→ Direction:
All of the material below is to be repeated exactly.

- - - -

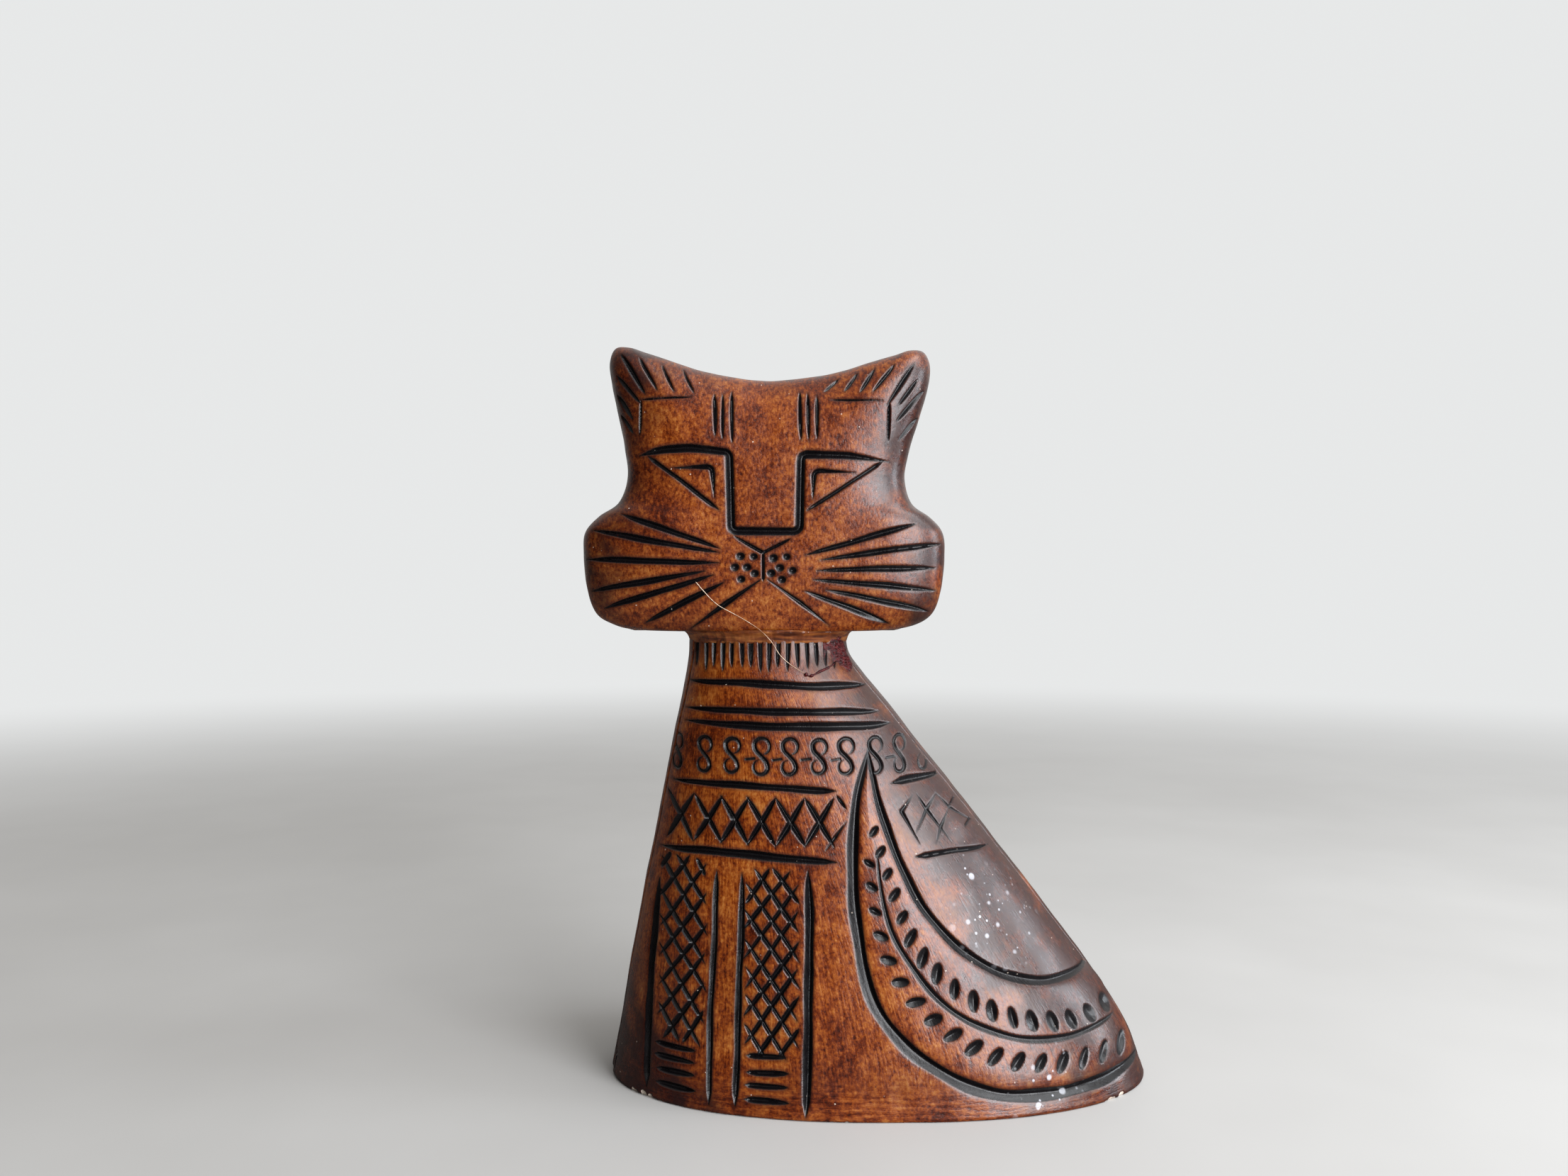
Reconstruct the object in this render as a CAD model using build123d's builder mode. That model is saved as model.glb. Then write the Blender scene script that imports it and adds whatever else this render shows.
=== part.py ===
"""Seated cat figure: a hollow ceramic body and head, each joined from a front and a rear half.

Frame: +X to the figure's own left, -Y towards the viewer of its face, +Z up.
The origin lies on the ground, under the centre of the figure's overall box.
All lengths are millimetres.
"""

import os
from math import copysign, cos, pi, radians, sin

from build123d import *

os.makedirs("parts", exist_ok=True)

# Clay walls and the joints between the pieces
WALL = 5.0
SEAM_WIDTH = 0.8
BODY_SEAM_FORWARD = 8.0
HEAD_SEAM_FORWARD = 4.0

# Body: height, left edge, right edge and half depth of each section, from foot to neck
FOOT_LEFT = -98.5
FOOT_RIGHT = 108.8
FOOT_HALF_DEPTH = 54.7
NECK_LEFT = -68.2
NECK_RIGHT = -6.7
NECK_HALF_DEPTH = 20.9
NECK_TOP = 169.2
BODY_SECTIONS = [
    (0.0, FOOT_LEFT, FOOT_RIGHT, FOOT_HALF_DEPTH),
    (17.0, -95.4, 102.7, 51.0),
    (39.0, -91.8, 88.9, 46.7),
    (63.0, -87.4, 71.0, 41.8),
    (95.0, -81.3, 46.4, 35.2),
    (122.0, -76.0, 25.0, 29.7),
    (142.0, -72.0, 9.3, 25.6),
    (153.0, -69.9, 0.4, 23.4),
    (162.0, -68.5, -5.6, 21.5),
    (NECK_TOP, NECK_LEFT, NECK_RIGHT, NECK_HALF_DEPTH),
]
FOOT_SQUARENESS = 2.24
NECK_SQUARENESS = 2.0
SECTION_POINTS = 24
CAVITY_OVERRUN = 1.0

# Head: one outline, scaled about its centre and set back towards the rim, and its slight lean
HEAD_X = -38.95
HEAD_Z = 216.0
HEAD_HALF_DEPTH = 27.0
HEAD_ROUNDNESS = 4.0
HEAD_UNDERSIDE = 170.0
HEAD_RING_ANGLES = [72, 64, 55, 46, 37, 28, 19, 10]
CROWN_Z = 266.8
CROWN = [(14.7, 268.3), (26.8, 270.7), (38.5, 274.2), (48.5, 277.2)]
EAR_TIP = [(54.6, 279.2), (59.6, 278.7), (62.0, 273.6)]
CHEEK = [(61.2, 264.6), (58.0, 251.4), (55.3, 240.5), (53.9, 229.5), (57.0, 219.4), (64.2, 214.0)]
JOWL = [(69.2, 207.9), (69.8, 199.3), (68.6, 186.2), (64.9, 176.4), (58.2, 172.2), (45.0, 168.6)]
CHIN_Z = 162.0
LEAN_START_Z = 205.0
LEAN_END_Z = 265.0
LEAN = 2.3
TILT = 0.01
HEAD_VENT_HALF_WIDTH = 21.5
HEAD_VENT_HALF_DEPTH = 12.0

# Glue between neck and head
GLUE_SQUEEZE = 1.6
GLUE_BEAD_HEIGHT = 2.0
GLUE_BEAD_TOE = 0.4
GLUE_CLEARANCE = 0.15

# Base plate, its slip bead and its stopper
PLATE_UNDERSIDE = 3.0
PLATE_THICKNESS = 5.0
PLATE_CLEARANCE = 0.3
PLATE_X = 5.2
BEAD_BOTTOM = 1.2
BEAD_WIDTH = 4.0
HOLE_RADIUS = 14.0
PLUG_CLEARANCE = 0.05
PLUG_HEIGHT = 6.5
PLUG_CHAMFER = 1.2
FLANGE_RADIUS = 18.0
FLANGE_THICKNESS = 2.0
FLANGE_FILLET = 0.6
RECESS_RADIUS = 10.0
RECESS_DEPTH = 5.5
GRIP_WIDTH = 4.0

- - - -

→ Output for this task:
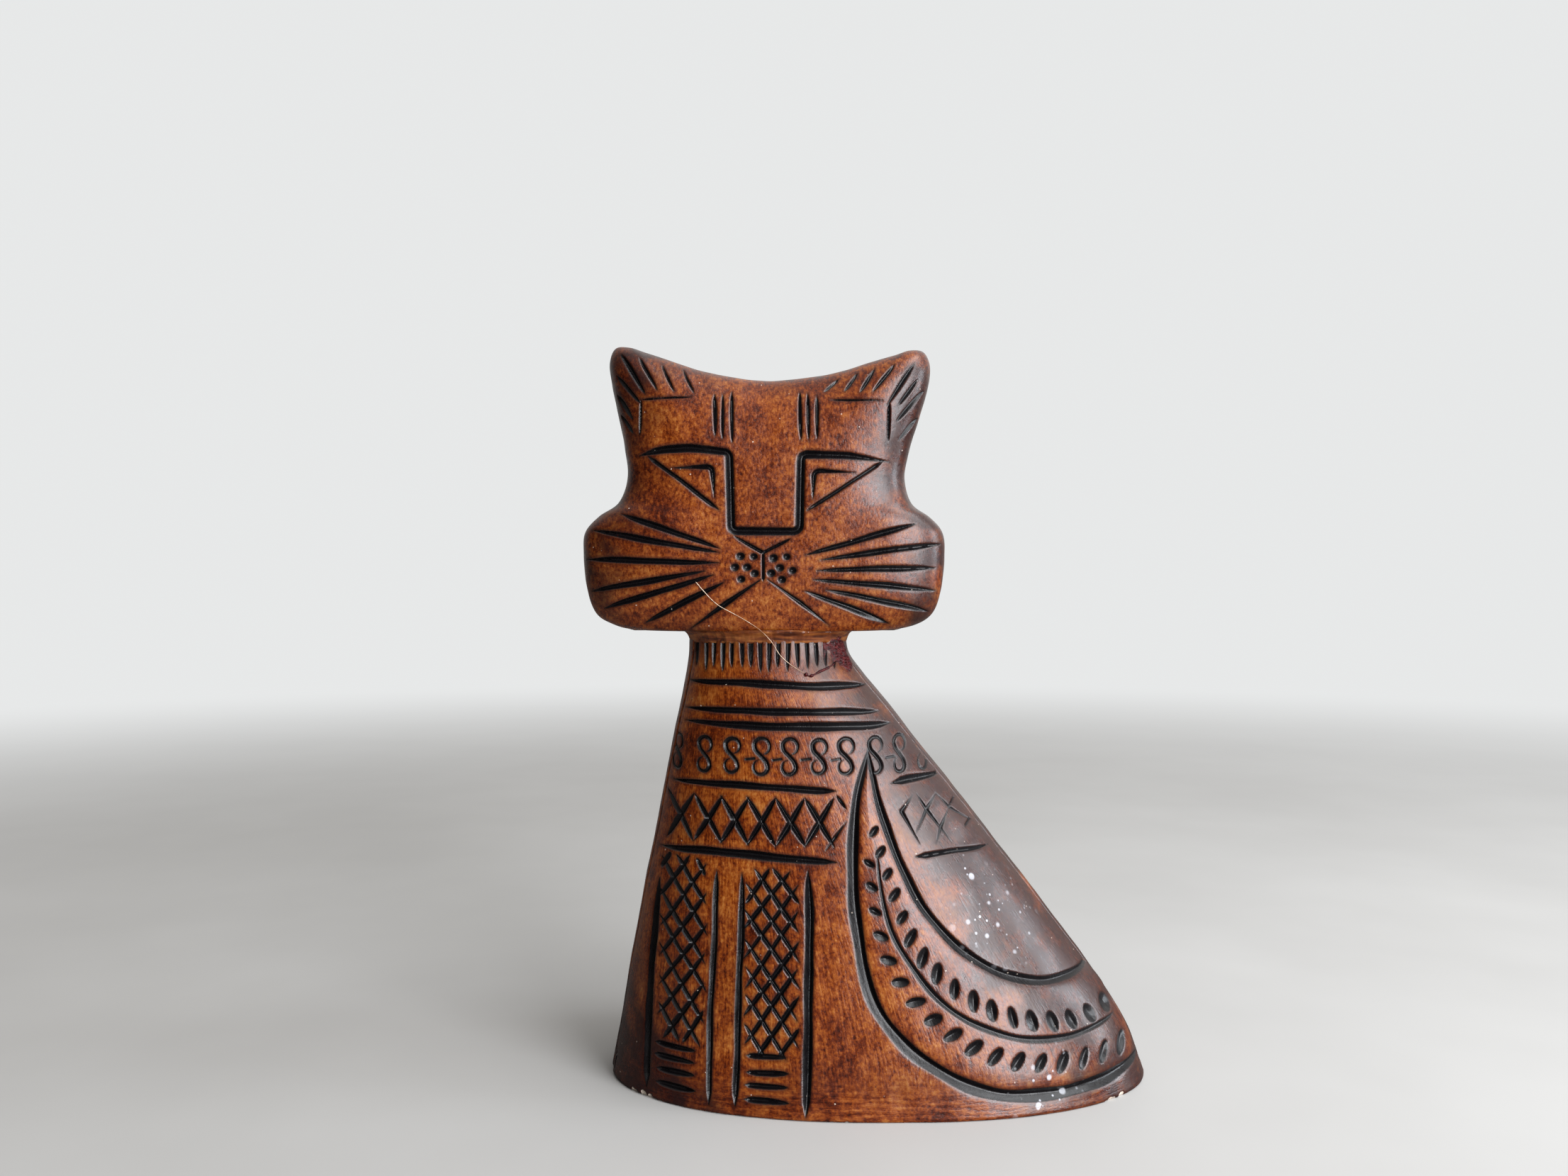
Reconstruct the object in this render as a CAD model using build123d's builder mode. That model is saved as model.glb. Then write the Blender scene script that imports it and adds whatever else this render shows.
=== part.py ===
"""Seated cat figure: a hollow ceramic body and head, each joined from a front and a rear half.

Frame: +X to the figure's own left, -Y towards the viewer of its face, +Z up.
The origin lies on the ground, under the centre of the figure's overall box.
All lengths are millimetres.
"""

import os
from math import copysign, cos, pi, radians, sin

from build123d import *

os.makedirs("parts", exist_ok=True)

# Clay walls and the joints between the pieces
WALL = 5.0
SEAM_WIDTH = 0.8
BODY_SEAM_FORWARD = 8.0
HEAD_SEAM_FORWARD = 4.0

# Body: height, left edge, right edge and half depth of each section, from foot to neck
FOOT_LEFT = -98.5
FOOT_RIGHT = 108.8
FOOT_HALF_DEPTH = 54.7
NECK_LEFT = -68.2
NECK_RIGHT = -6.7
NECK_HALF_DEPTH = 20.9
NECK_TOP = 169.2
BODY_SECTIONS = [
    (0.0, FOOT_LEFT, FOOT_RIGHT, FOOT_HALF_DEPTH),
    (17.0, -95.4, 102.7, 51.0),
    (39.0, -91.8, 88.9, 46.7),
    (63.0, -87.4, 71.0, 41.8),
    (95.0, -81.3, 46.4, 35.2),
    (122.0, -76.0, 25.0, 29.7),
    (142.0, -72.0, 9.3, 25.6),
    (153.0, -69.9, 0.4, 23.4),
    (162.0, -68.5, -5.6, 21.5),
    (NECK_TOP, NECK_LEFT, NECK_RIGHT, NECK_HALF_DEPTH),
]
FOOT_SQUARENESS = 2.24
NECK_SQUARENESS = 2.0
SECTION_POINTS = 24
CAVITY_OVERRUN = 1.0

# Head: one outline, scaled about its centre and set back towards the rim, and its slight lean
HEAD_X = -38.95
HEAD_Z = 216.0
HEAD_HALF_DEPTH = 27.0
HEAD_ROUNDNESS = 4.0
HEAD_UNDERSIDE = 170.0
HEAD_RING_ANGLES = [72, 64, 55, 46, 37, 28, 19, 10]
CROWN_Z = 266.8
CROWN = [(14.7, 268.3), (26.8, 270.7), (38.5, 274.2), (48.5, 277.2)]
EAR_TIP = [(54.6, 279.2), (59.6, 278.7), (62.0, 273.6)]
CHEEK = [(61.2, 264.6), (58.0, 251.4), (55.3, 240.5), (53.9, 229.5), (57.0, 219.4), (64.2, 214.0)]
JOWL = [(69.2, 207.9), (69.8, 199.3), (68.6, 186.2), (64.9, 176.4), (58.2, 172.2), (45.0, 168.6)]
CHIN_Z = 162.0
LEAN_START_Z = 205.0
LEAN_END_Z = 265.0
LEAN = 2.3
TILT = 0.01
HEAD_VENT_HALF_WIDTH = 21.5
HEAD_VENT_HALF_DEPTH = 12.0

# Glue between neck and head
GLUE_SQUEEZE = 1.6
GLUE_BEAD_HEIGHT = 2.0
GLUE_BEAD_TOE = 0.4
GLUE_CLEARANCE = 0.15

# Base plate, its slip bead and its stopper
PLATE_UNDERSIDE = 3.0
PLATE_THICKNESS = 5.0
PLATE_CLEARANCE = 0.3
PLATE_X = 5.2
BEAD_BOTTOM = 1.2
BEAD_WIDTH = 4.0
HOLE_RADIUS = 14.0
PLUG_CLEARANCE = 0.05
PLUG_HEIGHT = 6.5
PLUG_CHAMFER = 1.2
FLANGE_RADIUS = 18.0
FLANGE_THICKNESS = 2.0
FLANGE_FILLET = 0.6
RECESS_RADIUS = 10.0
RECESS_DEPTH = 5.5
GRIP_WIDTH = 4.0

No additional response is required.